O máximo que conseguimos aproximar-nos dele, além do que deixou registado em canções como Atomic bomb ou Body and soul, surge no documentário Fantastic Man, realizador pela Noisey. Rodeamo-lo através de conterrâneos que recordam velhos discos e os mitos de sempre ou de músicos seus contemporâneos que lhe elogiam o carácter visionário da música. Rodeamo-lo e rodeamo-lo sem nunca o vermos realmente. Como habitualmente, rejeitou ser entrevistado – a excepção foi uma conversa para a BBC6, em Dezembro de 2014 –, mas abriu as portas da sua casa para as câmaras. A equipa da Noisey deparou-se então com uma escadaria no átrio de entrada da mansão, onde se alinhavam um sintetizador Moog e fotos de Onyeabor nos seus tempos de músico e na vida que se seguiu, que devotou à palavra de Deus.
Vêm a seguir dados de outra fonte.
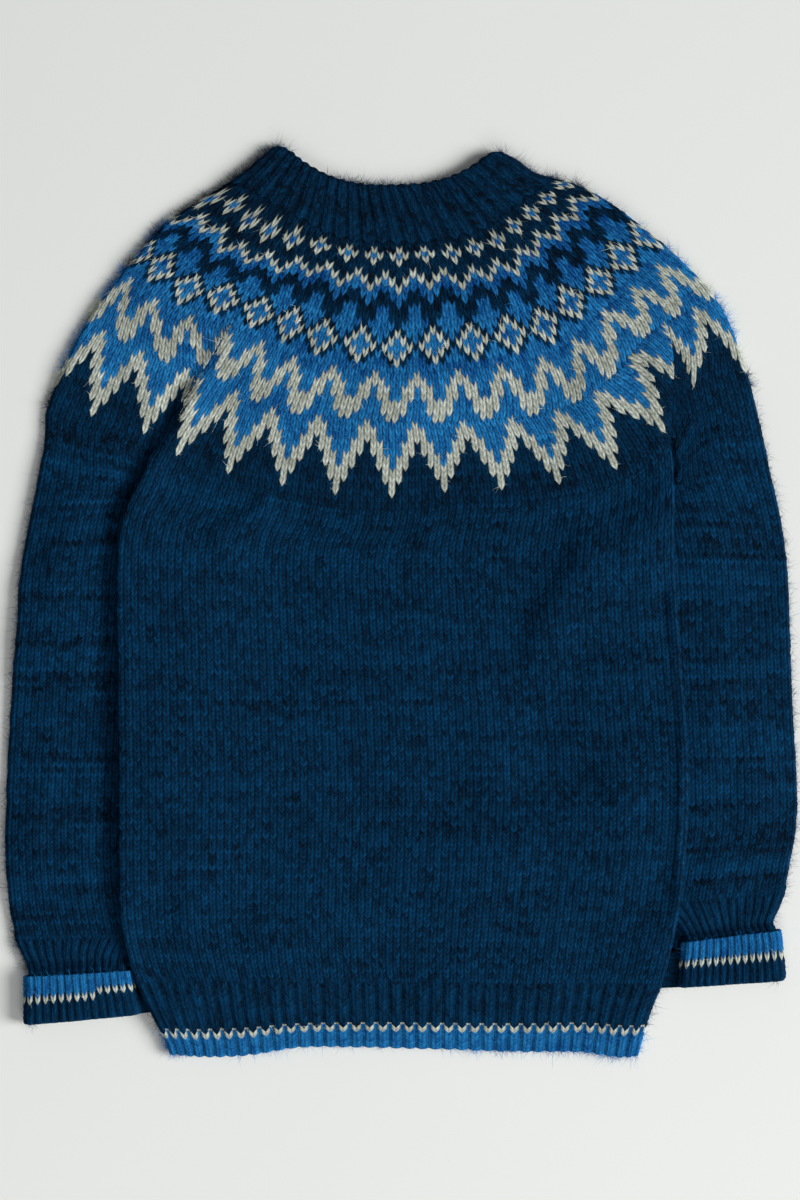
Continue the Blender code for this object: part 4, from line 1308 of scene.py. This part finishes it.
def make_fuzz(name, stretches, downward, material, slot, count, share_at_edge, highest, seed):
    """Loose hairs: each is a narrow ribbon that leaves the yarn, bends and ends in a point.

    With t from 0 to 1, a hair's middle is root + length (t direction + t squared bend). Its
    half width is width / 2 (1 - HAIR_TAPER t) as far as its middle and 0 at its tip, and it
    lies across the direction in the plan.
    """
    rng = np.random.default_rng(seed)
    roots, normals, yarn, at_edge = hair_places(stretches, downward, rng, share_at_edge, count,
                                                highest)
    turn = rng.uniform(0, 2 * np.pi, count)
    flat = np.stack([np.cos(turn), np.sin(turn), np.zeros(count)], axis=1)
    flat -= normals * (flat * normals).sum(axis=1, keepdims=True)
    rise = np.where(at_edge, rng.uniform(*EDGE_RISE, count), rng.uniform(*TOP_RISE, count))
    direction = flat + normals * rise[:, None]
    direction /= np.linalg.norm(direction, axis=1, keepdims=True)
    length = np.where(at_edge, rng.gamma(3.0, HAIR_LENGTH_EDGE / 3, count),
                      rng.gamma(4.0, HAIR_LENGTH / 4, count))
    length = np.minimum(length, LONGEST_HAIR)
    bend = rng.normal(0.0, HAIR_BEND, (count, 3))
    bend[:, 2] = -HAIR_DROOP - HAIR_DROOPS_MORE * np.abs(bend[:, 2]) * ~at_edge
    aside = np.stack([-direction[:, 1], direction[:, 0], np.zeros(count)], axis=1)
    aside /= np.linalg.norm(aside, axis=1, keepdims=True) + 1e-9
    width = HAIR_WIDTH * rng.uniform(*HAIR_WIDTHS, count)
    layers = []
    for share in (0.0, 0.5):
        middle = roots + length[:, None] * (share * direction + share**2 * bend)
        for sign in (-1, 1):
            layers.append(middle + sign * aside * (width * (1 - HAIR_TAPER * share) / 2)[:, None])
    layers.append(roots + length[:, None] * (direction + bend))
    points = np.stack(layers, axis=1)
    points[..., 2] = np.maximum(points[..., 2], HAIR_CLEAR)
    first = points.shape[1] * np.arange(count)[:, None]
    points = points.reshape(-1, 3)
    faces = (first + np.array([0, 3, 2, 0, 1, 3, 2, 3, 4])).reshape(-1, 3)
    maps = np.repeat(rng.uniform(0, MAP_REACH, (count, 2)), faces.size // count, axis=0)
    yarn[:, 2] = np.clip(yarn[:, 2] + rng.uniform(-HAIR_TONE, HAIR_TONE, count), 0, 1)
    yarn = np.repeat(yarn, len(faces) // count, axis=0)
    relief_and_painted_shade = np.ones(len(points))
    return mesh_object(name, points, faces, maps, yarn, relief_and_painted_shade, material)


# Materials


class Value:
    """A socket that gives a number or a colour; sums and products of numbers add Math nodes."""

    def __init__(self, paint, socket):
        self.paint = paint
        self.socket = socket

    def math(self, operation, first, second):
        """What a Math node makes of two values."""
        return self.paint.node("ShaderNodeMath", {"operation": operation}, {0: first, 1: second})

    def __add__(self, other):
        return self.math("ADD", self, other)

    __radd__ = __add__

    def __mul__(self, other):
        return self.math("MULTIPLY", self, other)

    __rmul__ = __mul__

    def __sub__(self, other):
        return self.math("SUBTRACT", self, other)

    def __rsub__(self, other):
        return self.math("SUBTRACT", other, self)


class Paint:
    """The node tree of one material."""

    def __init__(self, name):
        self.material = bpy.data.materials.new(name)
        self.material.use_nodes = True
        self.tree = self.material.node_tree
        self.shader = self.tree.nodes["Principled BSDF"]

    def feed(self, socket, value):
        """Link a value to a socket, or set the socket to a constant."""
        if isinstance(value, Value):
            self.tree.links.new(value.socket, socket)
        else:
            socket.default_value = value

    def node(self, kind, settings, inputs, output=0):
        """A node of a type with its settings, and its inputs as values or links."""
        node = self.tree.nodes.new(kind)
        for key, setting in settings.items():
            setattr(node, key, setting)
        for key, value in inputs.items():
            self.feed(node.inputs[key], value)
        return Value(self, node.outputs[output])

    def blend(self, share, first, second, how="MIX"):
        """Mix of two colours; the Mix node keeps them in its sockets 6 and 7."""
        settings = {"data_type": "RGBA", "blend_type": how}
        return self.node("ShaderNodeMix", settings, {0: share, 6: first, 7: second}, 2)

    def other(self, value, output):
        """Another output of the node that a value comes from."""
        return Value(self, value.socket.node.outputs[output])

    def noise(self, vector, scale, detail=2.0):
        """Smooth noise in space, about 0.5."""
        return self.node("ShaderNodeTexNoise", {}, {
            "Vector": vector, "Scale": scale, "Detail": detail})


def linear(red, green, blue):
    """A colour as read from a screen, 0 to 255, to the renderer's linear values."""
    screen = np.array([red, green, blue]) / 255
    value = np.where(screen < 0.04045, screen / 12.92, ((screen + 0.055) / 1.055) ** 2.4)
    return (*value.tolist(), 1.0)


NAVY_DARK = linear(6, 19, 32)
NAVY_LIGHT = linear(9, 72, 116)
ROYAL_DARK = linear(12, 70, 140)
ROYAL_LIGHT = linear(50, 157, 229)
CREAM_DARK = linear(166, 171, 156)
CREAM_LIGHT = linear(238, 246, 234)
# Fibres along a leg, in the map's stitches, and specks, a metre: how often they change
FIBRE_STRETCH = (9.0, 2.2, 1.0)
SPECK_SCALE = 900.0
FIBRE_TONE = 1.5
SPECK_TONE = 0.7
# Shade at the bottom of a groove
GROOVE_SHADE = 0.22
BUMP_STRENGTH = 0.6
FIBRE_HEIGHT = 0.0004
SPECK_SHARE = 0.6
WOOL_ROUGHNESS = 0.95
WOOL_GLOSS = 0.04
# How light the navy and the royal blue yarn are, as shares, in each material
PATTERNED_LIGHT = (0.8, 1.0)
NAVY_WOOL_LIGHT = (1.0, 1.0)
RIB_LIGHT = (0.92, 0.86)
FLOOR_DARK = linear(228, 230, 226)
FLOOR_LIGHT = linear(232, 234, 230)
FLOOR_ROUGHNESS = 0.9


def dimmed(colour, gain):
    """A colour at a share of its light."""
    return tuple(gain * part for part in colour[:3]) + (1.0,)


def wool_material(name, navy_gain, royal_gain):
    """Wool yarn: three colours by the yarn attribute, darker in the grooves by painted shade, with
    fine hairs.
    """
    paint = Paint(name)
    yarn = paint.node("ShaderNodeAttribute", {"attribute_name": "yarn"}, {}, 0)
    royal = paint.node("ShaderNodeSeparateColor", {}, {0: yarn}, 0)
    cream = paint.other(royal, 1)
    tone = paint.other(royal, 2)
    relief_and_painted_shade = paint.node("ShaderNodeAttribute", {"attribute_name": "relief_and_painted_shade"}, {}, 2)
    stitches = paint.node("ShaderNodeUVMap", {"uv_map": "stitches"}, {})
    place = paint.node("ShaderNodeTexCoord", {}, {}, 3)
    stretched = paint.node("ShaderNodeVectorMath", {"operation": "MULTIPLY"}, {
        0: stitches, 1: FIBRE_STRETCH})
    fibre = paint.noise(stretched, 1.0, 3.0)
    speck = paint.noise(place, SPECK_SCALE, 2.0)
    light = tone + FIBRE_TONE * (fibre - 0.5) + SPECK_TONE * (speck - 0.5)
    light = paint.node("ShaderNodeClamp", {}, {0: light})
    navy = paint.blend(light, NAVY_DARK, dimmed(NAVY_LIGHT, navy_gain))
    blue = paint.blend(light, ROYAL_DARK, dimmed(ROYAL_LIGHT, royal_gain))
    pale = paint.blend(light, CREAM_DARK, CREAM_LIGHT)
    colour = paint.blend(cream, paint.blend(royal, navy, blue), pale)
    # Painted shade: the colour is multiplied by a shade that is darkest at the bottom of a groove
    painted_groove_shade = GROOVE_SHADE + (1 - GROOVE_SHADE) * relief_and_painted_shade
    shade = paint.node("ShaderNodeCombineColor", {}, {0: painted_groove_shade, 1: painted_groove_shade, 2: painted_groove_shade})
    colour = paint.blend(1.0, colour, shade, "MULTIPLY")
    bump = paint.node("ShaderNodeBump", {}, {
        "Strength": BUMP_STRENGTH, "Distance": FIBRE_HEIGHT,
        "Height": fibre + SPECK_SHARE * speck})
    paint.feed(paint.shader.inputs["Base Color"], colour)
    paint.feed(paint.shader.inputs["Normal"], bump)
    paint.shader.inputs["Roughness"].default_value = WOOL_ROUGHNESS
    paint.shader.inputs["Specular IOR Level"].default_value = WOOL_GLOSS
    return paint.material


def floor_material():
    """Pale matt paper."""
    paint = Paint("pale_floor")
    place = paint.node("ShaderNodeTexCoord", {}, {}, 3)
    cloud = paint.noise(place, 3.0, 2.0)
    colour = paint.blend(cloud, FLOOR_DARK, FLOOR_LIGHT)
    paint.feed(paint.shader.inputs["Base Color"], colour)
    paint.shader.inputs["Roughness"].default_value = FLOOR_ROUGHNESS
    return paint.material


# Stage


FLOOR_REACH = 3.0
# The floor lies a little below the cloth, so that the two don't show through each other
FLOOR_DEPTH = 0.0002


def make_stage():
    """A square of plain floor."""
    mesh = bpy.data.meshes.new("floor")
    ways = ((-1, -1), (1, -1), (1, 1), (-1, 1))
    mesh.from_pydata([(x * FLOOR_REACH, y * FLOOR_REACH, 0) for x, y in ways], [], [(0, 1, 2, 3)])
    mesh.materials.append(floor_material())
    floor = bpy.data.objects.new("floor", mesh)
    floor.location.z = -FLOOR_DEPTH
    bpy.context.scene.collection.objects.link(floor)


FRAME_HEIGHT = PICTURE_SIZE[1] * PIXEL
CAMERA_LENS = 85.0
SENSOR_HEIGHT = 36.0
# The plane whose points lie where the picture shows them
SHARP_PLANE = 0.005


def make_camera():
    """Straight above the middle of the picture, so far up that the frame just holds it."""
    data = bpy.data.cameras.new("camera")
    data.lens = CAMERA_LENS
    data.sensor_fit = "VERTICAL"
    data.sensor_height = SENSOR_HEIGHT
    camera = bpy.data.objects.new("camera", data)
    middle = to_plan(np.array(PICTURE_SIZE) / 2)
    height = FRAME_HEIGHT * CAMERA_LENS / SENSOR_HEIGHT
    camera.location = (middle[0], middle[1], height + SHARP_PLANE)
    bpy.context.scene.collection.objects.link(camera)
    bpy.context.scene.camera = camera


# Lights: name, place, point that they face, size and power
LIGHTS = (
    ("key", (10.0, -1.2, 6.2), (0.0, 0.0, 0.0), 5.6, 1700.0),
    ("fill", (0.5, -2.8, 2.4), (0.0, -0.1, 0.0), 2.4, 44.0),
)
ROOM_COLOUR = (0.95, 0.97, 1.0, 1.0)
ROOM_STRENGTH = 0.19


def area_light(name, location, target, size, power):
    """A square lamp that faces a point."""
    data = bpy.data.lights.new(name, "AREA")
    data.size = size
    data.energy = power
    lamp = bpy.data.objects.new(name, data)
    lamp.location = location
    direction = np.array(target) - np.array(location)
    lamp.rotation_mode = "QUATERNION"
    lamp.rotation_quaternion = mathutils.Vector(direction).to_track_quat("-Z", "Y")
    bpy.context.scene.collection.objects.link(lamp)


def make_light():
    """A broad soft light from the right, a weaker one from beyond the hem, and a dim room."""
    for light in LIGHTS:
        area_light(*light)
    world = bpy.data.worlds.new("studio")
    world.use_nodes = True
    background = world.node_tree.nodes["Background"]
    background.inputs["Color"].default_value = ROOM_COLOUR
    background.inputs["Strength"].default_value = ROOM_STRENGTH
    bpy.context.scene.world = world
    bpy.context.scene.view_settings.view_transform = "Standard"


def main():
    """Materials, stage, camera and lights, the eight knitted pieces and their fuzz."""
    patterned = wool_material("patterned_wool", *PATTERNED_LIGHT)
    navy = wool_material("navy_wool", *NAVY_WOOL_LIGHT)
    rib = wool_material("rib_wool", *RIB_LIGHT)
    make_stage()
    make_camera()
    make_light()
    yoke, yoke_cloth = make_yoke(patterned)
    body, body_cloth = make_body(navy)
    left, left_cloth = make_sleeve("sleeve_left_knit", "sleeve_left", navy, LEFT_SLEEVE, 0,
                                   LEFT_SLEEVE_ROWS, LEFT_SLEEVE_SEED)
    right, right_cloth = make_sleeve("sleeve_right_knit", "sleeve_right", navy, RIGHT_SLEEVE, 2,
                                     RIGHT_SLEEVE_ROWS, RIGHT_SLEEVE_SEED)
    hem, hem_cloth = make_hem(rib)
    neckband, neck_cloth = make_neckband(rib)
    left_cuff, left_cuff_cloth = make_cuff("cuff_left_knit", "cuff_left", rib, LEFT_CUFF,
                                           LEFT_CUFF_SEED, LEFT_TUCK, LEFT_JOG)
    right_cuff, right_cuff_cloth = make_cuff("cuff_right_knit", "cuff_right", rib,
                                             swapped(RIGHT_CUFF), RIGHT_CUFF_SEED, RIGHT_TUCK)
    # Name, cloth, whether its rows run down, material, slot, hairs, share of them at the outline
    # and height below which those start
    fuzz = (
        ("yoke_fuzz", yoke_cloth, False, patterned, "patterned_wool", 32000, 0.07, MIDDLE_OF_FOLD),
        ("body_fuzz", body_cloth, True, navy, "navy_wool", 24000, 0.04, TOP_OF_FOLD),
        ("sleeve_left_fuzz", left_cloth, True, navy, "navy_wool", 10000, 0.15, TOP_OF_FOLD),
        ("sleeve_right_fuzz", right_cloth, True, navy, "navy_wool", 10000, 0.15, TOP_OF_FOLD),
        ("hem_fuzz", hem_cloth, True, rib, "rib_wool", 3000, 0.3, TOP_OF_FOLD),
        ("neckband_fuzz", neck_cloth, False, rib, "rib_wool", 3000, 0.3, TOP_OF_FOLD),
        ("cuff_left_fuzz", left_cuff_cloth, True, rib, "rib_wool", 2000, 0.15, MIDDLE_OF_FOLD),
        ("cuff_right_fuzz", right_cuff_cloth, True, rib, "rib_wool", 2000, 0.15, MIDDLE_OF_FOLD),
    )
    for index, row in enumerate(fuzz):
        make_fuzz(*row, FUZZ_SEED + index)


main()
A compilação Who is William Onyeabor? teve um grande impacto na altura da sua edição, surgindo em destaque em diversas listas de álbuns do ano (a Time, por exemplo, incluiu-a no seu top 10 em 2013). E a sua música foi levada a palco por uma superbanda onde encontrávamos David Byrne, Damon Albarn, Keke Okereke, dos Bloc Party, Alexis Taylor, dos Hot Chip, Pat Mahoney, dos LCD Soundsystem, o trio sul-africano Mahotella Queens ou Money Mark, o músico e produtor associado aos Beastie Boys – Onyeabor, naturalmente, recusou participar.

Para ele, a música era uma parte da vida que ficara encerrada no passado. Ainda assim, não terá ficado indiferente à renovada atenção dada às suas canções, nas mais diversas latitudes, tantos anos depois. Na entrevista à BBC6 anunciou planos para voltar às gravações. O rumo que estas seguiriam tinha propósito definido. “Só crio música que possa ajudar o mundo."